Definitely not the way you should get into tattooing. As a kid I was always drawing, painting, playing music - I had to find ways to entertain myself as I was an only child until the age of 7. My mom encouraged me when I was a teenager to try out tattooing, but I had the prejudice that this artform was for tough bikers only. I didn’t feel the industry was very welcoming for outsiders. Moreover none of the traditional styles I came across resonated with me in particular. Later when I got into engineering university I had to put my artistic ambitions on hold due to lack of free time. I really was missing the freedom and the thrill of creation. The fact that I didn’t have enough money as a student eventually pushed me over the edge to try out tattooing. I got an old coil machine from a tattooer to play around with. I was watching him work, but I taught the basics to myself the only way I knew, by research. Then I moved on to practicing on silicone pads - those were too easy and boring to tattoo so I quickly switched to my my own thigh. When eventually I felt confident enough I accepted requests from family and friends, later 1-2 “clients” each month. For a long time I didn’t take my hobby too seriously, rather concentrated on my studies. It was only when I moved to the Netherlands to do my industrial design masters that priorities have changed. I was in a bad place mentally and the structurally strict environment didn’t do me any good either. I asked myself the question: Would I want to live a 9to5 office life? I decided to go for my passion, hoping that I wouldn’t be longing for weekends ever again - and I quit university. That was almost a year ago. From that point on I set very high standards and goals for myself within the tattooing industry, and went for it.
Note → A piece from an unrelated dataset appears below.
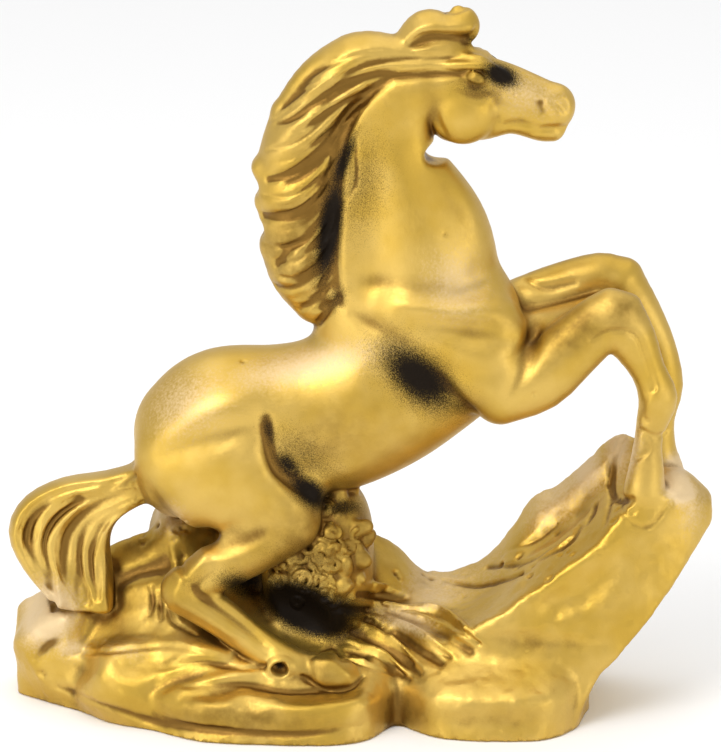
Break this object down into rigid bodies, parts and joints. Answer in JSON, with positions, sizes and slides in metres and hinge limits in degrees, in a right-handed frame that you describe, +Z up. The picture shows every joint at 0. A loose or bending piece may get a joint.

I want to emphasize this is not the correct and responsible way to get into tattooing nor would I recommend it to anyone. If you are interested in getting into this industry you should find a proper apprenticeship where first and foremost you are valued as a person, secondly you are actually being taught theoretical and practical skills in favor for your help around the shop.

Who are your personal tattoo heroes? Any visuals or art movements you feel particularly drawn to, and why?

I respect the rich tradition of tattooing and the styles that evolved over time through many different cultures. Personally, I am drawn to artists that do their own thing while refusing to fit into any kind of art movement or trend. I try to create and constantly improve my own distinguishable world within the tattooing scene, in hope that eventually a glance would be enough to tell whether or not a piece is my creation. It is an everlasting process of learning. As you change and evolve as a person, inevitably your art will do too.

Each of your tattoos feels very personal. What is the process like in getting a tattoo from you? Is each one custom, based off a client's idea, or are they surreal images taken straight from your mind?

Each design is personal, custom designed for the client. I always ask for their impressions, the feeling or philosophy that is to be conveyed, a short story, what should it stand for or represent etc. Complete honesty and openness is a must and any detail that might inspire or help the design process is significant. If I find the idea interesting and I see a prospect of it evolving into a great piece I will accept the project. I always ask for full creative freedom regarding the design with a preliminary input of the client of course. Then I let my imagination run. The client plants the seed but I am the one to water it, and there are no exceptions.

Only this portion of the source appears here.